### GIVEN PROBLEM
Please set the lines down again exactly, from the top of the entries through the line that contains "dusty fine pores.".
##########
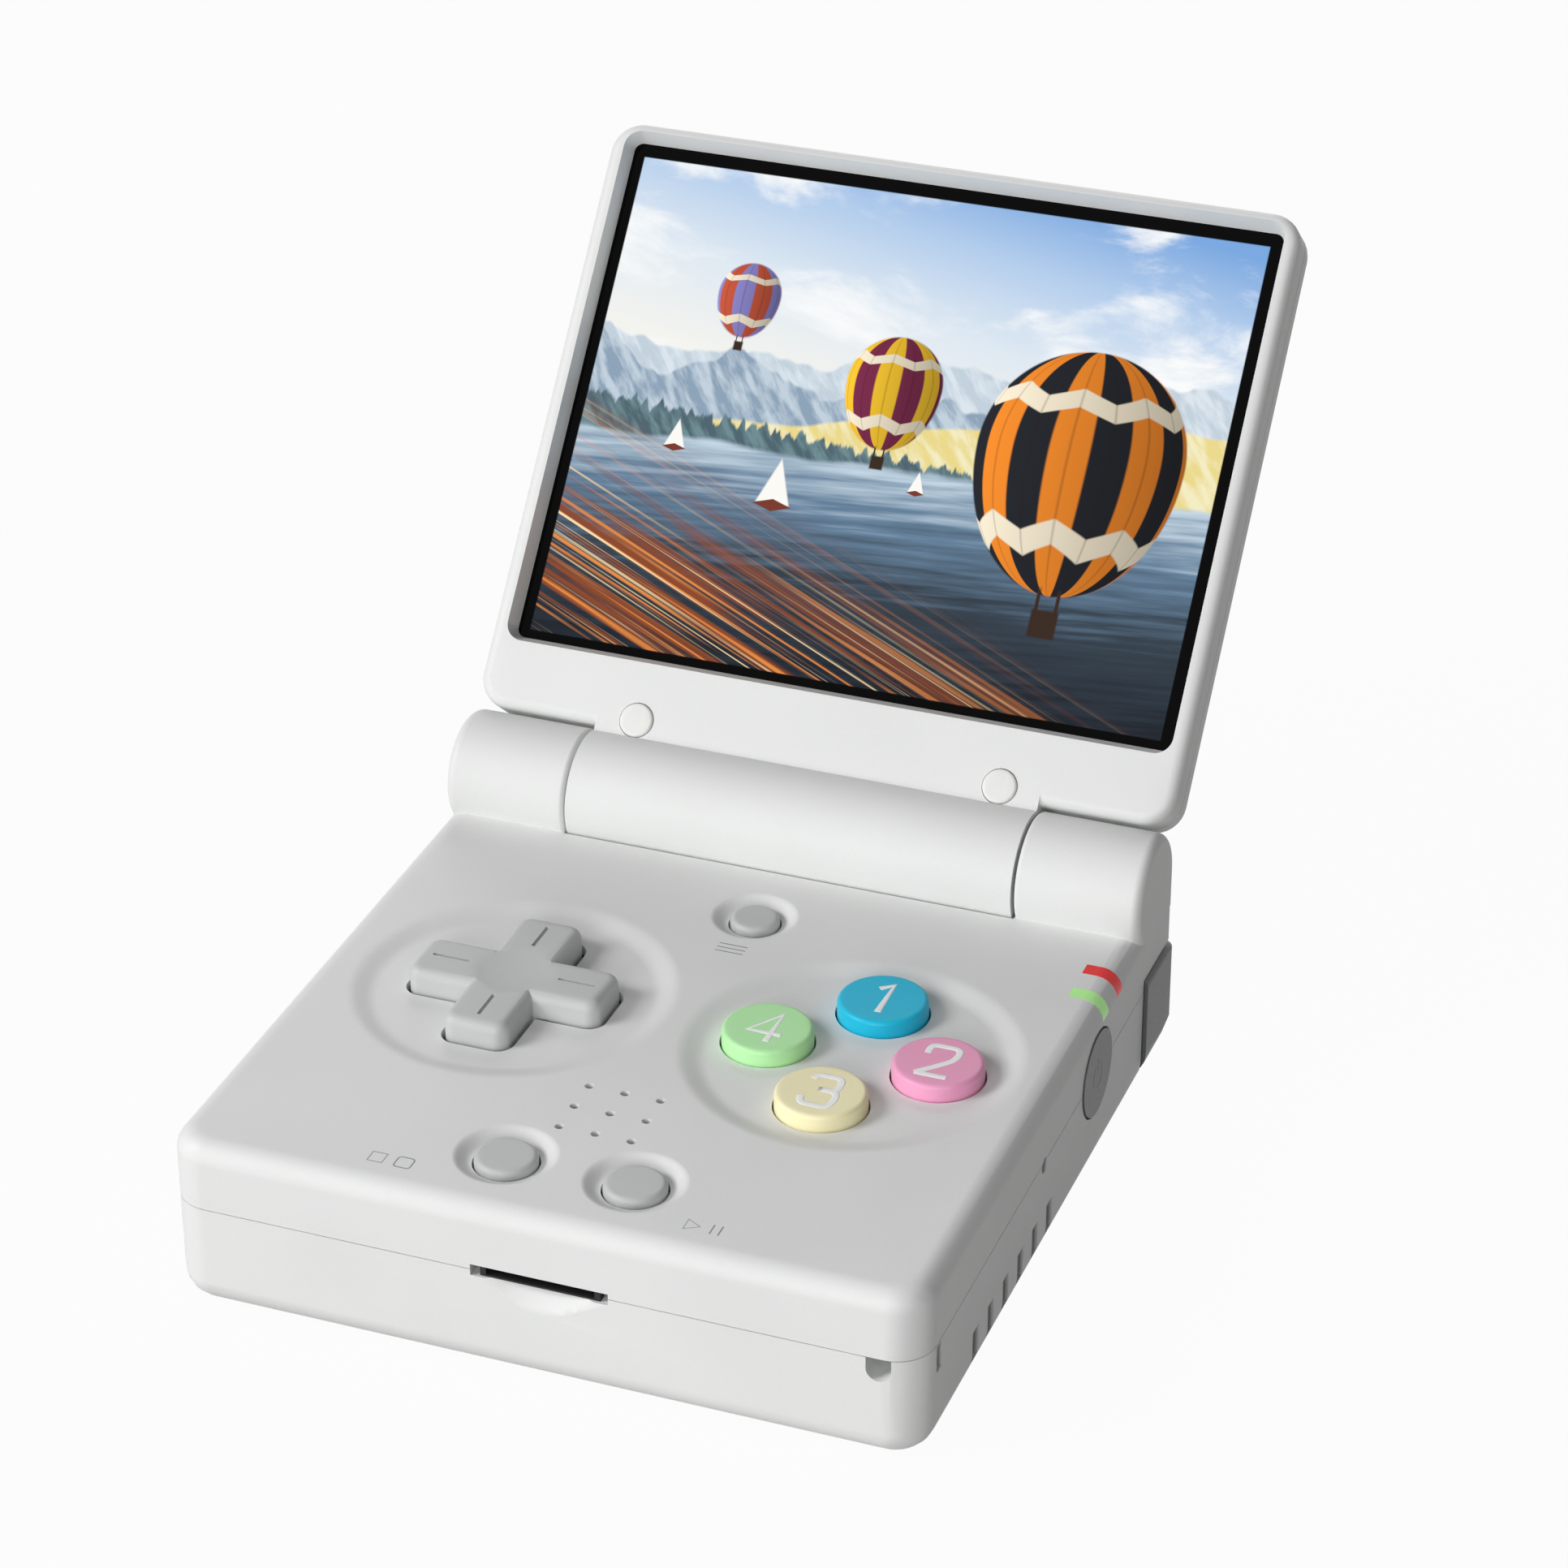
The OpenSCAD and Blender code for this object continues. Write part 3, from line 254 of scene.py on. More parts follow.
@dataclass(frozen=True)
class Silicone:
    """Moulded silicone rubber: soft sheen, dusty fine pores.

    Args:
        name: Name of the material.
        colour: Base colour as sRGB hex.
        roughness: Roughness of the moulded skin.
        pore_mm: Width of one pore.
        pore_deep_mm: Depth of the pores.
        dust_mm: Width of the dusty clouds in the colour.
    """

    name: str
    colour: str
    roughness: float = 0.6
    pore_mm: float = 0.35
    pore_deep_mm: float = 0.004
    dust_mm: float = 2.5

    def build(self) -> bpy.types.Material:
        """Build the silicone: dull and soft, with faint dusty clouds and fine pores.

        Returns:
            The material.
        """
        material, tree = new_material(self.name)
        place = node(tree, "ShaderNodeTexCoord").outputs["Object"]
        pores = node(tree, "ShaderNodeTexVoronoi", None, {
            "Vector": place, "Scale": 1 / (self.pore_mm * MM)})
        cloud = node(tree, "ShaderNodeTexNoise", None, {
            "Vector": place, "Scale": 1 / (self.dust_mm * MM), "Detail": 2.0})
        tint = node(tree, "ShaderNodeMix", STAIN, {
            "Factor": 0.05, 6: linear(self.colour), 7: cloud.outputs["Color"]})
        dust = node(tree, "ShaderNodeMapRange", None, {
            "Value": cloud.outputs["Fac"], **NOISE_SPAN,
            "To Min": self.roughness - 0.06, "To Max": self.roughness + 0.06})
        bump = node(tree, "ShaderNodeBump", None, {
            "Strength": 0.35, "Distance": self.pore_deep_mm * MM,
            "Height": pores.outputs["Distance"]})
        skin = node(tree, "ShaderNodeBsdfPrincipled", None, {
            "Base Color": tint.outputs[2], "Roughness": dust, "Normal": bump,
            "IOR": 1.41, "Specular IOR Level": 0.35, "Sheen Weight": 0.05})
        node(tree, "ShaderNodeOutputMaterial", None, {"Surface": skin})
        return material


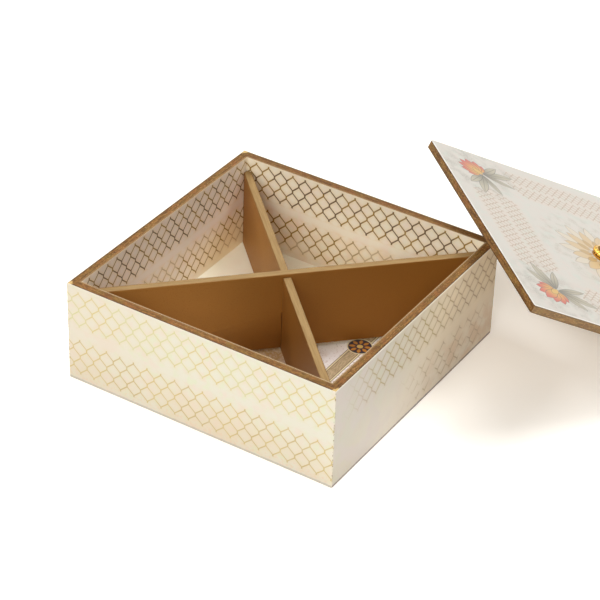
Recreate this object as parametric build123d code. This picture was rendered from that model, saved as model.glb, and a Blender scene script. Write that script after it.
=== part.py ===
from build123d import *
import math
import os

# A square keepsake box for sweets, with a lift-off lid that leans on one top corner of
# the box. Two crossing boards stand on edge inside and part it into four compartments.
# Lengths are in millimetres. The origin is the middle of the box's underside, Z is up,
# X points right and Y points back.

# Box
box_side = 203.0
box_height = 74.0
wall_board = 6.0
base_board = 5.0
print_skin = 0.4
lining_skin = 0.4

# Dividers: one runs from the front right to the back left corner, and the other, from
# the front left to the back right corner, hangs in the first one's notch
divider_thickness = 5.5
divider_height = 58.2
divider_end_gap = 0.3
divider_edge_ease = 0.4
notch_gap = 0.3
notch_shortfall = 1.15

# Lid
lid_overhang = 1.5
lid_board = 5.5
lid_corner_radius = 1.2
inner_panel_thickness = 7.5
inner_panel_gap = 0.7
inner_panel_band = 1.0

# Where the lid leans: the turn of its slope from the X axis, and the place of the
# box's corner under it, from its high edge and from its right-hand end
lid_turn = 48.17
lean_from_high_edge = 24.1
lean_from_right_end = 106.0

# Knob, with a turned foot plate under it and a screw from the lid's underside
plate_radius = 9.6
plate_thickness = 1.2
plate_ease = 0.3
knob_foot_radius = 8.8
knob_rim_radius = 10.4
knob_rim_height = 3.6
knob_band_height = 1.4
knob_shoulder_radius = 7.7
knob_groove_width = 0.9
knob_groove_depth = 1.0
knob_height = 9.4
flute_count = 24
flute_radius = 1.1
flute_depth = 0.45

# Screw and washer
screw_radius = 2.0
screw_hole_gap = 0.25
screw_fit_gap = 0.05
screw_bite = 5.5
screw_tip_gap = 0.5
screw_head_radius = 3.8
screw_head_height = 2.2
screw_head_ease = 0.5
driver_slot_width = 1.0
driver_slot_depth = 1.1
washer_radius = 4.5
washer_thickness = 0.8
sink_radius = 5.2
sink_depth = 3.6

# Small gap kept where a loose piece sits on another, and how far cuts overrun
seat_gap = 0.1
overrun = 1.0

# Places worked out from the sizes above
board_side = box_side - 2 * print_skin
board_inner = board_side - 2 * wall_board
lining_inner = board_inner - 2 * lining_skin
floor_top = base_board + lining_skin
notch_width = divider_thickness + 2 * notch_gap
notch_depth = divider_height / 2 - notch_shortfall
lower_foot = floor_top + seat_gap
upper_foot = lower_foot + divider_height - 2 * notch_depth + seat_gap
lid_side = box_side + 2 * lid_overhang
inner_panel_side = lining_inner - 2 * inner_panel_gap
inner_panel_bevel = inner_panel_thickness - inner_panel_band
plate_bottom = lid_board + print_skin
knob_bottom = plate_bottom + plate_thickness
screw_start = sink_depth - inner_panel_thickness - washer_thickness
bore_radius = screw_radius + screw_fit_gap
hole_radius = screw_radius + screw_hole_gap

LOW = (Align.CENTER, Align.CENTER, Align.MIN)
HIGH = (Align.CENTER, Align.CENTER, Align.MAX)
SIDES = {"front": 0, "right": 90, "back": 180, "left": 270}


def round_cut(radius, low, high):
    """A round cutter that overruns both ends of what it goes through."""
    return Pos(0, 0, low - overrun) * Cylinder(radius, high - low + 2 * overrun, align=LOW)


def upright_sheet(length, thickness, height, face_distance, foot, turn):
    """A sheet on edge whose outer face is face_distance from the box's middle."""
    sheet = Pos(0, thickness / 2 - face_distance, foot) * Box(length, thickness, height, align=LOW)
    return Rot(0, 0, turn) * sheet


def walls():
    """Four boards with their outer prints and inner linings; front and back run past."""
    pieces = {}
    for side, turn in SIDES.items():
        between = side in ("left", "right")
        board_length = board_inner if between else board_side
        print_length = board_side if between else box_side
        lining_length = lining_inner if between else board_inner
        lining_height = box_height - floor_top
        pieces[side + "_wall"] = upright_sheet(
            board_length, wall_board, box_height, board_side / 2, 0, turn)
        pieces[side + "_print"] = upright_sheet(
            print_length, print_skin, box_height, box_side / 2, 0, turn)
        pieces[side + "_lining"] = upright_sheet(
            lining_length, lining_skin, lining_height, board_inner / 2, floor_top, turn)
    return pieces


def base_panel():
    return Box(board_inner, board_inner, base_board, align=LOW)


def floor_lining():
    return Pos(0, 0, base_board) * Box(board_inner, board_inner, lining_skin, align=LOW)


def divider_board():
    """A board along X with its ends pointed to fit the box's square corners."""
    tip = (lining_inner / 2 - divider_end_gap) * math.sqrt(2)
    half = divider_thickness / 2
    outline = Polyline(
        (tip, 0), (tip - half, half), (half - tip, half),
        (-tip, 0), (half - tip, -half), (tip - half, -half), close=True)
    board = extrude(make_face(outline), divider_height)
    top_edges = board.faces().sort_by(Axis.Z)[-1].edges()
    return chamfer(top_edges, divider_edge_ease)


def divider_notch(align):
    return Box(notch_width, divider_thickness + overrun, notch_depth + overrun, align=align)


def lower_divider():
    """Notched from above, it stands on the floor."""
    cut = Pos(0, 0, divider_height + overrun) * divider_notch(HIGH)
    return Pos(0, 0, lower_foot) * Rot(0, 0, -45) * (divider_board() - cut)


def upper_divider():
    """Notched from below a little short of half its height, so it hangs off the floor."""
    cut = Pos(0, 0, -overrun) * divider_notch(LOW)
    return Pos(0, 0, upper_foot) * Rot(0, 0, 45) * (divider_board() - cut)


def lid_sheet(thickness):
    """A lid-sized sheet with eased corners and the screw's hole."""
    outline = RectangleRounded(lid_side, lid_side, lid_corner_radius)
    return extrude(outline - Circle(hole_radius), thickness)


def lid_panel():
    return lid_sheet(lid_board)


def lid_print():
    return Pos(0, 0, lid_board) * lid_sheet(print_skin)


def lid_inner_panel():
    """The raised panel under the lid, bevelled all round and sunk for the screw's head."""
    body = Box(inner_panel_side, inner_panel_side, inner_panel_thickness, align=HIGH)
    rim = body.faces().sort_by(Axis.Z)[0].edges()
    body = chamfer(rim, inner_panel_bevel)
    sink = Pos(0, 0, sink_depth - inner_panel_thickness)
    sink = sink * Cylinder(sink_radius, sink_depth + overrun, align=HIGH)
    return body - round_cut(hole_radius, -inner_panel_thickness, 0) - sink


def knob_plate():
    """The turned plate that the knob stands on."""
    plate = Cylinder(plate_radius, plate_thickness, align=LOW)
    plate = chamfer(plate.faces().sort_by(Axis.Z)[-1].edges(), plate_ease)
    return Pos(0, 0, plate_bottom) * (plate - round_cut(hole_radius, 0, plate_thickness))


def knob():
    """A low turned knob: a fluted rim, a narrow groove and a smooth dome."""
    dome_radius = knob_shoulder_radius - knob_groove_width
    groove_floor = knob_rim_height - knob_groove_depth
    rise = knob_height - groove_floor
    ball = (dome_radius ** 2 + rise ** 2) / (2 * rise)
    half_angle = math.acos((ball - rise) / ball) / 2
    crown = (ball * math.sin(half_angle), knob_height - ball + ball * math.cos(half_angle))
    band_foot = (knob_rim_height - knob_band_height) / 2
    rim = Polyline(
        (knob_foot_radius, 0), (knob_rim_radius, band_foot),
        (knob_rim_radius, band_foot + knob_band_height), (knob_shoulder_radius, knob_rim_height),
        (knob_shoulder_radius, groove_floor), (dome_radius, groove_floor))
    dome = ThreePointArc((dome_radius, groove_floor), crown, (0, knob_height))
    core = Polyline((0, knob_height), (0, 0), (knob_foot_radius, 0))
    profile = Plane.XZ * make_face(rim + dome + core)
    body = revolve(profile, Axis.Z)
    flute_place = knob_rim_radius + flute_radius - flute_depth
    flute = Cylinder(flute_radius, knob_height, align=LOW)
    body = body - PolarLocations(flute_place, flute_count) * flute
    bore_depth = screw_bite + screw_tip_gap
    bore = Pos(0, 0, bore_depth) * Cylinder(bore_radius, bore_depth + overrun, align=HIGH)
    return Pos(0, 0, knob_bottom) * (body - bore)


def knob_screw():
    """A slotted round screw, up from the sunk washer into the knob."""
    length = knob_bottom + screw_bite - screw_start
    shank = Cylinder(screw_radius, length, align=LOW)
    head = Cylinder(screw_head_radius, screw_head_height, align=HIGH)
    head = chamfer(head.faces().sort_by(Axis.Z)[0].edges(), screw_head_ease)
    slot = Box(2 * screw_head_radius + overrun, driver_slot_width, driver_slot_depth + overrun,
               align=HIGH)
    slot = Pos(0, 0, driver_slot_depth - screw_head_height) * slot
    return Pos(0, 0, screw_start) * (shank + head - slot)


def knob_washer():
    ring = Cylinder(washer_radius, washer_thickness, align=LOW)
    return Pos(0, 0, screw_start) * (ring - round_cut(hole_radius, 0, washer_thickness))


def lid_place():
    """The leaning lid: on the box's back right corner and on the floor at its far edge."""
    at_corner = Vector(
        lean_from_high_edge - lid_side / 2, lean_from_right_end - lid_side / 2,
        -inner_panel_thickness)
    panel_edge = inner_panel_side / 2
    far_edges = (
        (lid_side / 2, 0),
        (panel_edge, -inner_panel_band),
        (panel_edge - inner_panel_bevel, -inner_panel_thickness))
    corner = Vector(box_side / 2, box_side / 2, box_height + seat_gap)
    tilts = []
    for along, up in far_edges:
        run = along - at_corner.X
        step = up - at_corner.Z
        tilts.append(math.asin(corner.Z / math.hypot(run, step)) + math.atan2(step, run))
    tilt = min(tilts)
    turn = math.radians(lid_turn)
    slope = Vector(math.cos(turn) * math.cos(tilt), math.sin(turn) * math.cos(tilt), -math.sin(tilt))
    normal = Vector(math.cos(turn) * math.sin(tilt), math.sin(turn) * math.sin(tilt), math.cos(tilt))
    leaning = Plane(origin=(0, 0, 0), x_dir=slope, z_dir=normal)
    return Location(Plane(origin=corner - leaning.from_local_coords(at_corner),
                          x_dir=slope, z_dir=normal))


def lid_pieces():
    """The lid's pieces, made flat with the board's underside at zero, then leaned."""
    place = lid_place()
    flat = {
        "lid_panel": lid_panel(),
        "lid_print": lid_print(),
        "lid_inner_panel": lid_inner_panel(),
        "knob_plate": knob_plate(),
        "knob": knob(),
        "knob_screw": knob_screw(),
        "knob_washer": knob_washer(),
    }
    return {name: place * piece for name, piece in flat.items()}


def all_pieces():
    pieces = {"base_panel": base_panel(), "floor_lining": floor_lining()}
    pieces.update(walls())
    pieces["lower_divider"] = lower_divider()
    pieces["upper_divider"] = upper_divider()
    pieces.update(lid_pieces())
    return pieces


os.makedirs("parts", exist_ok=True)
for name, piece in all_pieces().items():
    piece.label = name
    export_step(piece, "parts/" + name + ".step")
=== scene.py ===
import math

import bmesh
import bpy
from mathutils import Matrix, Vector


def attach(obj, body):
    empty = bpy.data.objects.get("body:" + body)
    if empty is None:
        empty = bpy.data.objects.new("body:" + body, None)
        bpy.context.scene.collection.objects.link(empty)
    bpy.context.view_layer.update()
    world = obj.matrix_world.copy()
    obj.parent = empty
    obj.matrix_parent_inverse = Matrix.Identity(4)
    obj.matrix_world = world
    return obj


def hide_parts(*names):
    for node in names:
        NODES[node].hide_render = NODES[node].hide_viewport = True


# The looks of an open sweet box: two bands of gilt trellis on cream board, bronze painted
# edges, two crossing dividers and a leaning lid with a fluted brass knob.
# Places and sizes are in metres, except that the material functions and the sizes
# that they use count in millimetres.

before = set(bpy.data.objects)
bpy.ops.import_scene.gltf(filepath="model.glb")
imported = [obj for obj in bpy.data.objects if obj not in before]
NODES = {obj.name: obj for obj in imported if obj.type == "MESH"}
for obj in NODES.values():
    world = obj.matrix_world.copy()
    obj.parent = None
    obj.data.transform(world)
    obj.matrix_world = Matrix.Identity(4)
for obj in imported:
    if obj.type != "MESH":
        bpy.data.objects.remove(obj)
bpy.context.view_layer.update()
MM = 0.001
PER_METRE = 1000.0

# The camera of the photograph, fitted to the box's corners
CAMERA_AZIMUTH = math.radians(31.7172)
CAMERA_ELEVATION = math.radians(34.5176)
CAMERA_ROLL = math.radians(1.93)
CAMERA_TARGET = Vector((-25.72, 59.73, 0)) * MM
CAMERA_DISTANCE = 1572.3 * MM
CAMERA_LENS = 136.30
SENSOR_WIDTH = 36.0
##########
### TASK ANSWER
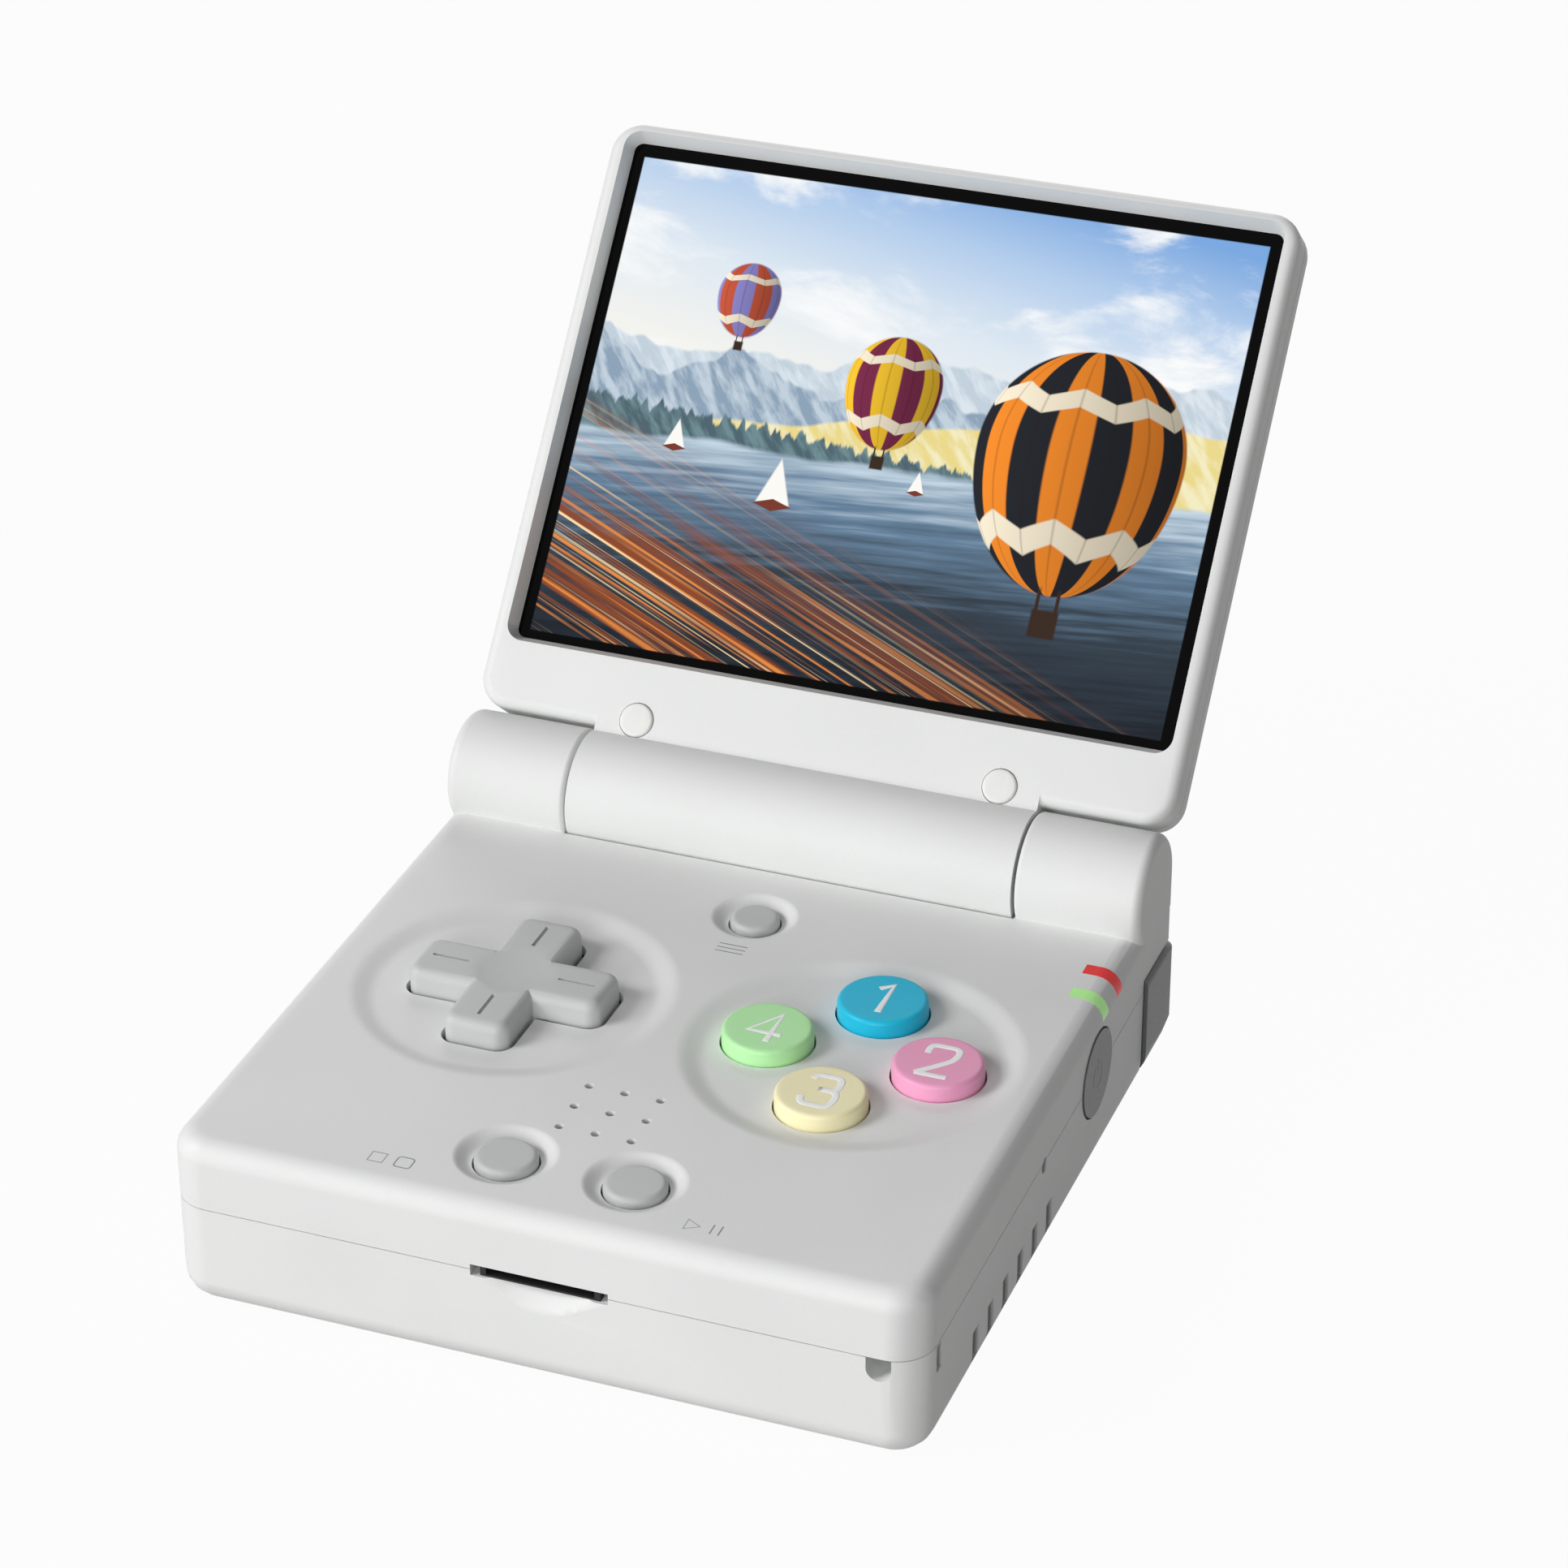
The OpenSCAD and Blender code for this object continues. Write part 3, from line 254 of scene.py on. More parts follow.
@dataclass(frozen=True)
class Silicone:
    """Moulded silicone rubber: soft sheen, dusty fine pores.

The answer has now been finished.